Her output mainly comprises installations in which she uses a variety of objects and raw materials to explore the conventions, beliefs and fantasies that define the notion of 'value' in the global economic system. Those objects and materials are often subjected to physical transformations that evoke symbolic, emotional, cultural and economic transmutations. She uses 'precious' materials and paper money to pose questions concerning the mechanisms, conventions and individuals that serve to create, sustain or legitimise their value. She focuses on the establishment that determines how capital circulates on a small scale, on the value in use and the exchange value of goods, the exploitation of natural resources by extractive economies that overlook the true value of natural resources, and at the harmful effects of supposed financial profits on ecosystems and human communities, particularly in various regions of Mexico. In some of her projects, the processes to which she subjects her materials are intended to bring to light the invisible part of production systems, such as physical human effort and labour, through sweat. She also often turns paper money into powder, into carbon ink, into graphite and into confetti, which then become art materials. The global socio-economic system and its impact on the planet are thus shown not to be natural or irremediable conventions but an artificial construct led by irrationality, aggression and greed. The world of art does not stand outside that economic system, so it also features heavily in Irízar's work. Her installations and processes reveal the 'catastrophic dysfunctionality of the global economic system'.

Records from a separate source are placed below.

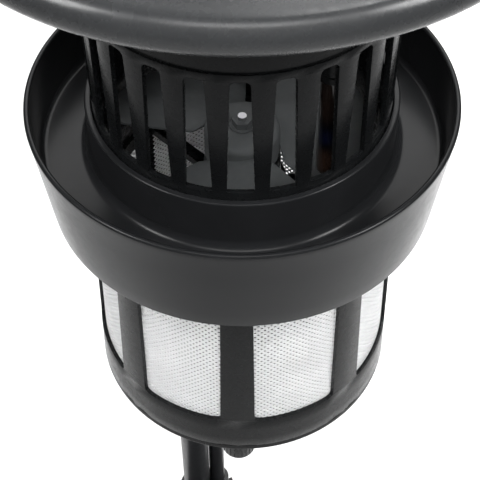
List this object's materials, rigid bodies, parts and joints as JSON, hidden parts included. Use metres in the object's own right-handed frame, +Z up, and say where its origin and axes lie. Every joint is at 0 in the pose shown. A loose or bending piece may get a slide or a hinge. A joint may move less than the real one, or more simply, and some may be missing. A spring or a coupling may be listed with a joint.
{
  "type": "fan insect trap",
  "caption": "Ultraviolet fan insect trap on a pole stand: lamps behind a slotted cage draw insects in, and a fan blows them into a mesh catch basket.",
  "frame": {"origin": "on the ground, on the vertical axis of the trap head, at the centre of the base plate", "axes": "+Z up along the trap's axis; -Y is the front, where the latch knob is; +X is to the right seen from the front"},
  "size_m": [0.3598, 0.3598, 1.1253],
  "materials": {
    "lid_plastic": "satin moulded, mid grey",
    "black_plastic": "satin charcoal moulding",
    "gloss_black": "semi-gloss charcoal moulding",
    "fan_grey": "satin grey",
    "mesh_silver": "perforated sheet, satin",
    "lamp_glass": "dark blue filter glass",
    "driver_case": "light grey case",
    "rocker_red": "translucent red",
    "screw_steel": "zinc plated",
    "motor_steel": "plated can",
    "bright_wire": "plated wire and sheet",
    "pole_paint": "powder coat, charcoal",
    "weight_iron": "rough cast",
    "foot_rubber": "matt black"
  },
  "bodies": {
    "trap": {"lid": "lid_plastic", "lid_underpan": "black_plastic", "lid_screws": "screw_steel", "bail_ears": "bright_wire", "head_drum": "black_plastic", "lamp_driver": "driver_case", "lamp_socket_front": "black_plastic", "lamp_socket_rear": "black_plastic", "uv_lamp_front": "lamp_glass", "uv_lamp_rear": "lamp_glass", "lamp_base_front": "black_plastic", "lamp_base_rear": "black_plastic", "switch_housing": "black_plastic", "entry_cage": "black_plastic", "deck_screws": "screw_steel", "collar": "gloss_black", "fan_housing": "black_plastic", "housing_screws": "screw_steel", "motor_spider": "black_plastic", "fan_motor": "motor_steel", "motor_end_cap": "motor_steel", "pole_bracket": "black_plastic", "bracket_screws": "screw_steel", "pole": "pole_paint", "cable_conduit": "pole_paint", "conduit_clips": "black_plastic", "base_socket": "black_plastic", "base_screws": "screw_steel", "base_plate": "pole_paint", "base_weight": "weight_iron", "rubber_feet": "foot_rubber", "power_inlet": "black_plastic"},
    "fan": {"motor_shaft": "screw_steel", "fan_rotor": "fan_grey", "hub_nut": "fan_grey"},
    "basket": {"basket_frame": "black_plastic", "basket_mesh": "mesh_silver", "door_hinge_pin": "screw_steel"},
    "door": {"basket_door": "black_plastic"},
    "latch": {"latch_knob": "black_plastic", "latch_pawl": "screw_steel"},
    "bail": {"hanging_bail": "bright_wire"},
    "rocker": {"switch_rocker": "rocker_red"},
    "clamp": {"clamp_knob": "black_plastic"}
  },
  "joints": [
    {"name": "fan_spin", "type": "hinge", "parent": "trap", "child": "fan", "pos_m": [0, 0, 0.85], "axis": [0, 0, 1], "continuous": true},
    {"name": "basket_twist", "type": "hinge", "parent": "trap", "child": "basket", "pos_m": [0, 0, 0.8], "axis": [0, 0, 1], "range_deg": [-26, 0]},
    {"name": "door_swing", "type": "hinge", "parent": "basket", "child": "door", "pos_m": [0.00482, 0.1199, 0.6335], "axis": [0.9992, -0.0401, 0], "range_deg": [0, 78]},
    {"name": "latch_turn", "type": "hinge", "parent": "door", "child": "latch", "pos_m": [-0.00392, -0.09752, 0.629], "axis": [0, 0, 1], "range_deg": [0, 90]},
    {"name": "bail_swing", "type": "hinge", "parent": "trap", "child": "bail", "pos_m": [0, 0, 1.11828], "axis": [1, 0, 0], "range_deg": [0, 194]},
    {"name": "rocker_press", "type": "hinge", "parent": "trap", "child": "rocker", "pos_m": [0, 0.0936, 1.0375], "axis": [1, 0, 0], "range_deg": [-20, 0]},
    {"name": "clamp_turn", "type": "hinge", "parent": "trap", "child": "clamp", "pos_m": [-0.07398, 0.13376, 0.766], "axis": [-0.9212, -0.3891, 0], "range_deg": [-720, 0]}
  ]
}
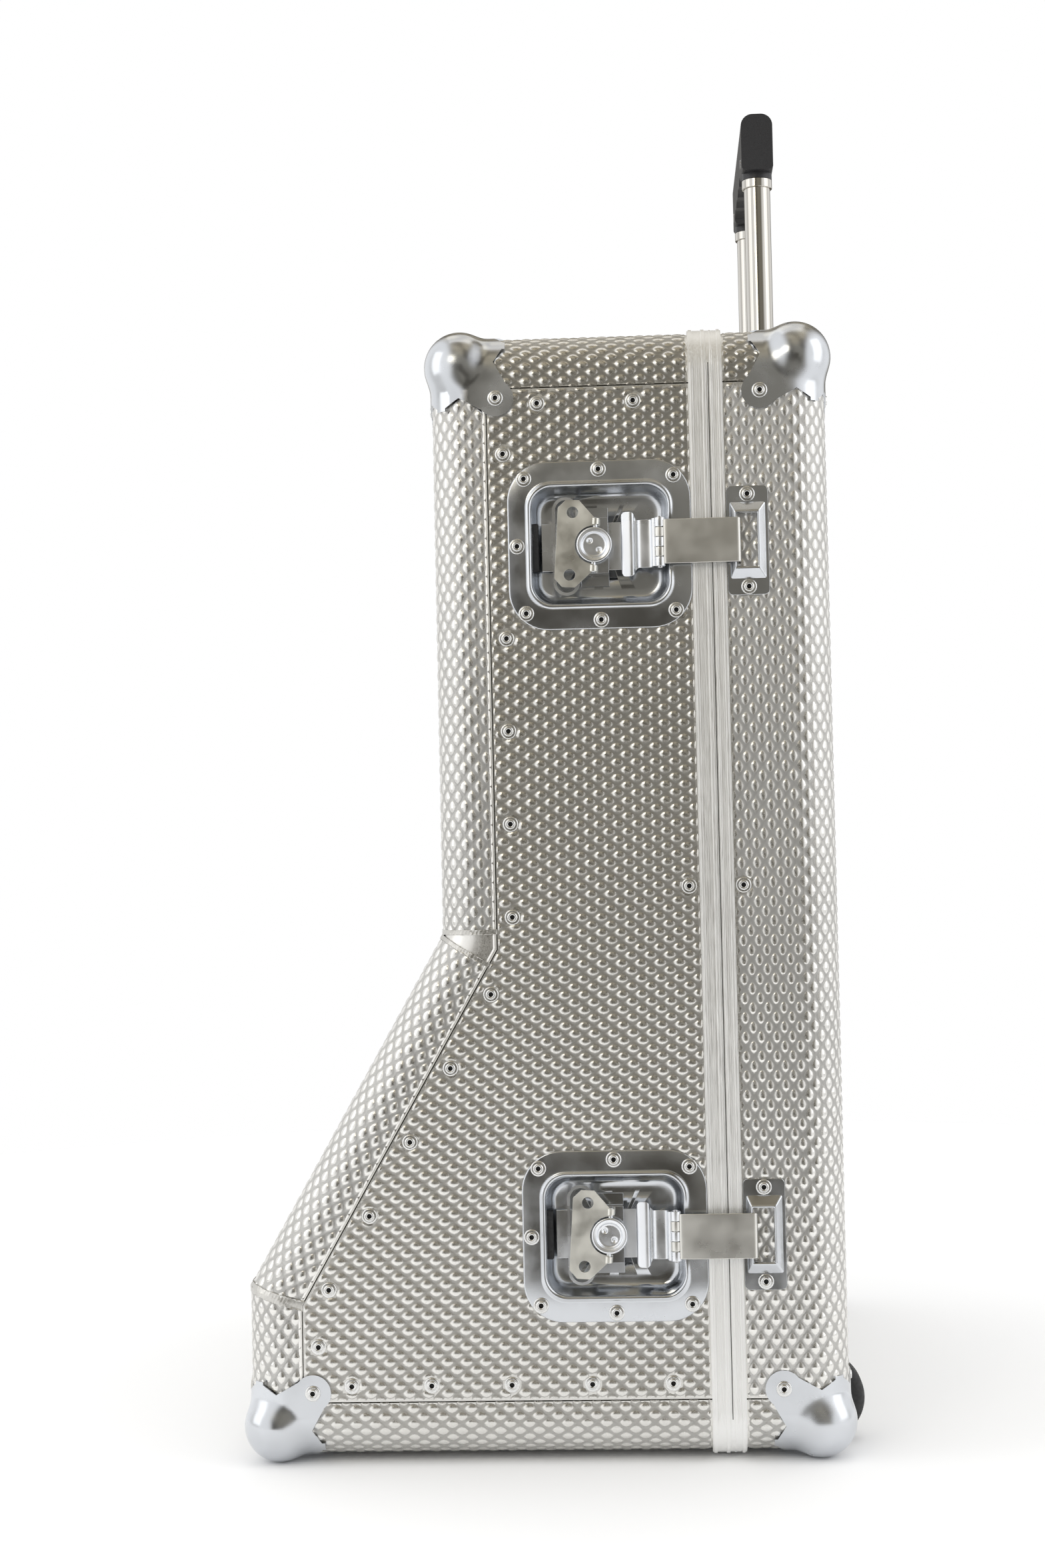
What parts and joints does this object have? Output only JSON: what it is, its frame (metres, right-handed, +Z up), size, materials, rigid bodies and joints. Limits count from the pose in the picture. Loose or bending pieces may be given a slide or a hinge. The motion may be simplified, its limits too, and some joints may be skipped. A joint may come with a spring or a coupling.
{
  "type": "mixer flight case",
  "caption": "Upright wedge-shaped aluminium flight case for an audio mixer, hinged in two halves, with recessed latches, ball corners, foam lining, wheels and a pull-out handle.",
  "frame": {"origin": "centre of the overall box, on the ground plane under the ball corners", "axes": "+Z up as it stands on its end, +X out of the shallow tray, +Y from the latches to the hinges"},
  "size_m": [0.3794, 0.5788, 0.872],
  "materials": {
    "dimpled_aluminium": "dimpled, satin",
    "weld_metal": "as welded",
    "extruded_aluminium": "satin, ribbed",
    "zinc_plate": "zinc plated, bright",
    "rivet_metal": "satin",
    "steel_pin": "bright",
    "chrome_tube": "polished",
    "black_plastic": "matte",
    "button_plastic": "matte",
    "rubber_pad": "matte",
    "wheel_tyre": "matte",
    "wheel_hub": "satin",
    "foam_lining": "open cell foam"
  },
  "bodies": {
    "tray": {"tray_valance": "extruded_aluminium", "tray_face_sheet": "dimpled_aluminium", "tray_top_sheet": "dimpled_aluminium", "tray_bottom_sheet": "dimpled_aluminium", "tray_ball_corners": "zinc_plate", "tray_rivets": "rivet_metal", "keepers": "zinc_plate", "tray_hinge_leaves": "zinc_plate", "hinge_pins": "steel_pin", "guide_tubes": "steel_pin", "guide_clamps": "black_plastic", "handle_bezels": "black_plastic", "wheel_housings": "zinc_plate", "wheel_axles": "steel_pin", "axle_spacers": "steel_pin", "tray_foam_bed": "foam_lining", "tray_foam_walls": "foam_lining"},
    "lid": {"lid_top_sheet": "dimpled_aluminium", "lid_front_sheet": "dimpled_aluminium", "lid_slope_sheet": "dimpled_aluminium", "lid_foot_sheet": "dimpled_aluminium", "lid_bottom_sheet": "dimpled_aluminium", "lid_weld_beads": "weld_metal", "lid_latched_side": "dimpled_aluminium", "lid_hinged_side": "dimpled_aluminium", "lid_valance": "extruded_aluminium", "lid_ball_corners": "zinc_plate", "lid_rivets": "rivet_metal", "lid_hinge_leaves": "zinc_plate", "upper_latch_dish": "zinc_plate", "lower_latch_dish": "zinc_plate", "latch_brackets": "zinc_plate", "latch_finger_scoops": "zinc_plate", "latch_stop_pads": "rubber_pad", "lid_foam_ends": "foam_lining", "lid_foam_front": "foam_lining", "lid_foam_sides": "foam_lining"},
    "handle": {"handle_tubes": "chrome_tube", "handle_collars": "chrome_tube", "handle_tube_glides": "black_plastic", "handle_grip": "black_plastic", "grip_screws": "steel_pin"},
    "release_button": {"handle_button": "button_plastic"},
    "near_wheel": {"near_wheel_tyre": "wheel_tyre", "near_wheel_hub": "wheel_hub", "near_wheel_bearings": "steel_pin"},
    "far_wheel": {"far_wheel_tyre": "wheel_tyre", "far_wheel_hub": "wheel_hub", "far_wheel_bearings": "steel_pin"},
    "upper_latch_rotor": {"upper_latch_rotor": "zinc_plate"},
    "upper_latch_wing": {"upper_latch_wing": "zinc_plate"},
    "upper_latch_pull_plate": {"upper_latch_pull_plate": "zinc_plate", "upper_latch_strap_pin": "steel_pin"},
    "upper_latch_strap": {"upper_latch_strap": "zinc_plate"},
    "lower_latch_rotor": {"lower_latch_rotor": "zinc_plate"},
    "lower_latch_wing": {"lower_latch_wing": "zinc_plate"},
    "lower_latch_pull_plate": {"lower_latch_pull_plate": "zinc_plate", "lower_latch_strap_pin": "steel_pin"},
    "lower_latch_strap": {"lower_latch_strap": "zinc_plate"}
  },
  "joints": [
    {"name": "lid_hinge", "type": "hinge", "parent": "tray", "child": "lid", "pos_m": [0.1063, 0.2856, 0.3444], "axis": [0, 0, -1], "range_deg": [0, 100]},
    {"name": "handle_slide", "type": "slide", "parent": "tray", "child": "handle", "axis": [0, 0, 1], "range_m": [-0.134, 0.15]},
    {"name": "button_press", "type": "slide", "parent": "handle", "child": "release_button", "axis": [0, 0, -1], "range_m": [0, 0.003], "stiffness_N_per_m": 500, "springref_m": -0.002},
    {"name": "near_wheel_spin", "type": "hinge", "parent": "tray", "child": "near_wheel", "pos_m": [0.1637, -0.2169, 0.0266], "axis": [0, 1, 0], "continuous": true},
    {"name": "far_wheel_spin", "type": "hinge", "parent": "tray", "child": "far_wheel", "pos_m": [0.1637, 0.2141, 0.0266], "axis": [0, 1, 0], "continuous": true},
    {"name": "upper_latch_turn", "type": "hinge", "parent": "lid", "child": "upper_latch_rotor", "pos_m": [0.0354, -0.2764, 0.5524], "axis": [0, 1, 0], "range_deg": [0, 180]},
    {"name": "upper_latch_wing_flip", "type": "hinge", "parent": "upper_latch_rotor", "child": "upper_latch_wing", "pos_m": [0.0354, -0.2805, 0.5524], "axis": [0.0698, 0, 0.9976], "range_deg": [0, 90]},
    {"name": "upper_latch_draw", "type": "slide", "parent": "lid", "child": "upper_latch_pull_plate", "axis": [1, 0, 0], "range_m": [0, 0.0076]},
    {"name": "upper_latch_strap_swing", "type": "hinge", "parent": "upper_latch_pull_plate", "child": "upper_latch_strap", "pos_m": [0.0751, -0.2862, 0.5524], "axis": [0, 0, -1], "range_deg": [0, 100]},
    {"name": "lower_latch_turn", "type": "hinge", "parent": "lid", "child": "lower_latch_rotor", "pos_m": [0.0354, -0.2764, 0.1364], "axis": [0, 1, 0], "range_deg": [0, 180]},
    {"name": "lower_latch_wing_flip", "type": "hinge", "parent": "lower_latch_rotor", "child": "lower_latch_wing", "pos_m": [0.0354, -0.2805, 0.1364], "axis": [0.0698, 0, 0.9976], "range_deg": [0, 90]},
    {"name": "lower_latch_draw", "type": "slide", "parent": "lid", "child": "lower_latch_pull_plate", "axis": [1, 0, 0], "range_m": [0, 0.0076]},
    {"name": "lower_latch_strap_swing", "type": "hinge", "parent": "lower_latch_pull_plate", "child": "lower_latch_strap", "pos_m": [0.0751, -0.2862, 0.1364], "axis": [0, 0, -1], "range_deg": [0, 100]}
  ],
  "couplings": [
    {"joint": "upper_latch_draw", "follows": "upper_latch_turn", "m_per_rad": 0.0023873},
    {"joint": "lower_latch_draw", "follows": "lower_latch_turn", "m_per_rad": 0.0023873}
  ]
}
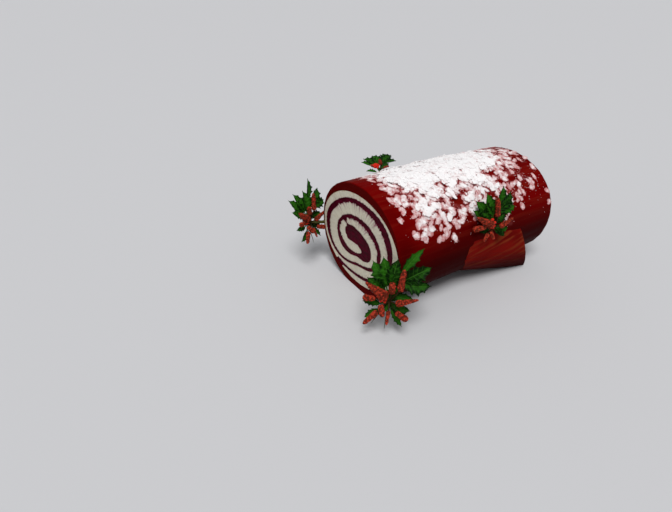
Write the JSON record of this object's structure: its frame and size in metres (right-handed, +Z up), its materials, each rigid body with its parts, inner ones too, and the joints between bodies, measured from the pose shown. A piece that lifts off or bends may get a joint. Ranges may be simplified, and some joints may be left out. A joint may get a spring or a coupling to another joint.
{
  "type": "yule log cake",
  "caption": "Rolled sponge log with jam spiral, red icing, sugar flakes, a branch stub and holly sprigs, cut flat at one end to show the roll.",
  "frame": {"origin": "middle of the flat base, halfway along the log", "axes": "+X along the log from the cut face to the closed end, -Y towards the side with the branch stub, +Z up"},
  "size_m": [0.1835, 0.1399, 0.0853],
  "materials": {
    "icing": "dark red icing with a soft sheen, streaked along the log, with white sugar flakes on top",
    "sponge": "ivory sponge crumb, dry and open",
    "jam": "dark fruit jam, moist",
    "holly": "dark green holly leaf with a waxy sheen",
    "berries": "red berries in beaded spikes"
  },
  "bodies": {
    "root": {"icing_coat": "icing", "sponge_roll": "sponge", "jam_filling": "jam", "branch_stub": "icing", "holly_side": "holly", "holly_shoulder": "holly", "holly_foot": "holly", "holly_rim": "holly", "berries_side": "berries", "berries_shoulder": "berries", "berries_foot": "berries", "berries_rim": "berries"}
  },
  "joints": []
}
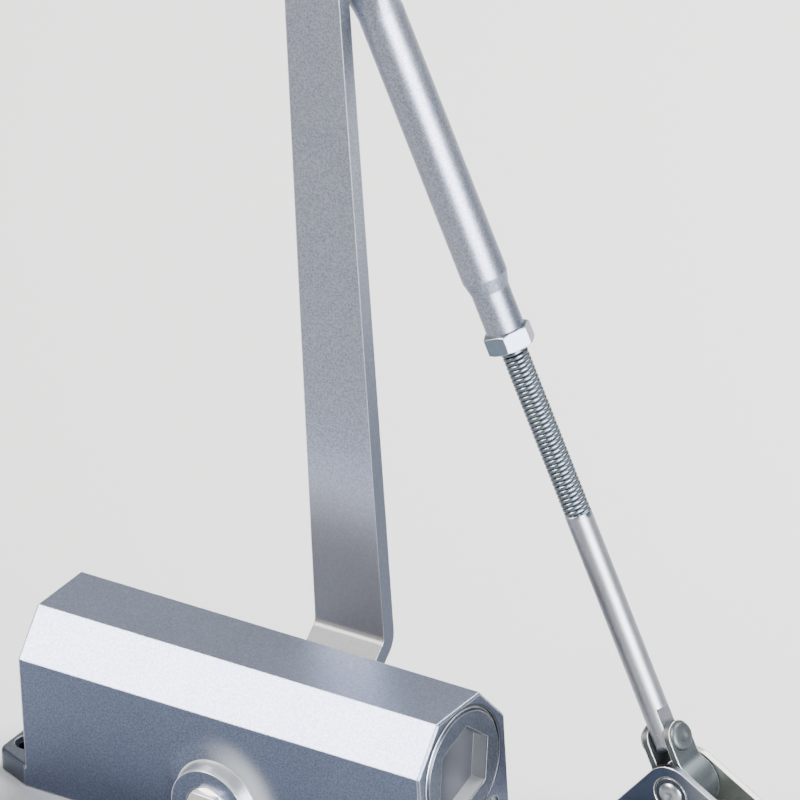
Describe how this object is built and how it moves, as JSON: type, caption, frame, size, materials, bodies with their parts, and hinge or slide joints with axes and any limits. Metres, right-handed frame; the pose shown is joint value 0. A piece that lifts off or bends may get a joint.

Her works have been shown at venues in numerous countries, including the MUAC (University Museum of Contemporary Art) at the National Autonomous University of Mexico, the Ex Teresa Arte Actual Museum, the la Siqueiros Public Art Gallery and the Tamayo Museum of Contemporary Art in Mexico City; the Orange County Museum of Art in Santa Ana, California; the Headlands Center for the Arts in San Francisco; the Cisneros Fontanals Art Foundation (CIFO) in Miami; the Fondazione Giorgio Cini in Venice, the Seattle Art Museum (SAM), the Banco Santander Foundation, the NF/Nieves Fernández Gallery and the CA2M Centro de Arte Dos de Mayo Museum in Madrid. She has taken part in the 9th and 10th Mercosur Biennials in Porto Alegre, in the 12th FEMSA Biennial in Monterrey and the 14th Cuenca Biennial.
Her work can be found in the collections of the Jumex Museum in Mexico City, the Isabel y Agustín Coppel Collection in Mexico, the Proyecto Bachué in Bogotá, Colombia, the CIFO in Miami, USA, the Fondazione Benetton Studi Ricerche in Italy and the CA2M Museum in Spain.